The Cambridge Modern History: Planned by the Late Lord Acton - Vol. 4

By A. W. Ward; G. W. Prothero et al. | Go to book overview

CHAPTER IV.
RICHELIEU.

ON the death of Henry IV his far-reaching designs were laid aside, and the energy of the Government of France was expended for some years in shifts, expedients, and temporary measures of self-preservation. The proposed invasion of Navarre was ignored by the tacit consent of both the States concerned. The attack upon Milan was abandoned, and the ambitions of the Duke of Savoy were frustrated. The French Government contented itself with affording him so much support as preserved him from the vengeance of Spain. The War of the Jülich Succession, which has been narrated in a previous volume, was dexterously confined to the narrowest limits. The great army which Henry IV had assembled for purposes of which he alone had been fully cognisant was in part disbanded; and a small force of 8000 foot and 1200 horse joined the Dutch and German contingents in the siege of Jülich.
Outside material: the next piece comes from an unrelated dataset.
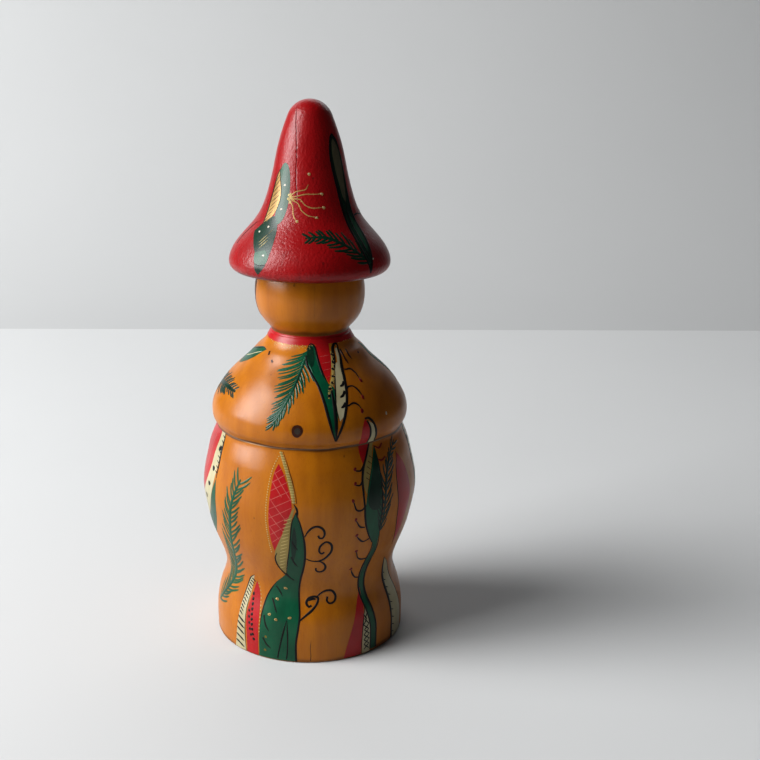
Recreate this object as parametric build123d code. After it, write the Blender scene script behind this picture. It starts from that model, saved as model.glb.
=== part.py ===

When the town had surrendered ( September 1, 1610) this force was withdrawn; and the disputed territories were left to Brandenburg and Neuburg, "the Princes in possession." In stipulating for the maintenance of the Catholic religion in the pacified duchies the French Government followed perhaps the course which the late King would have approved, and certainly that which was most likely to preserve the peace.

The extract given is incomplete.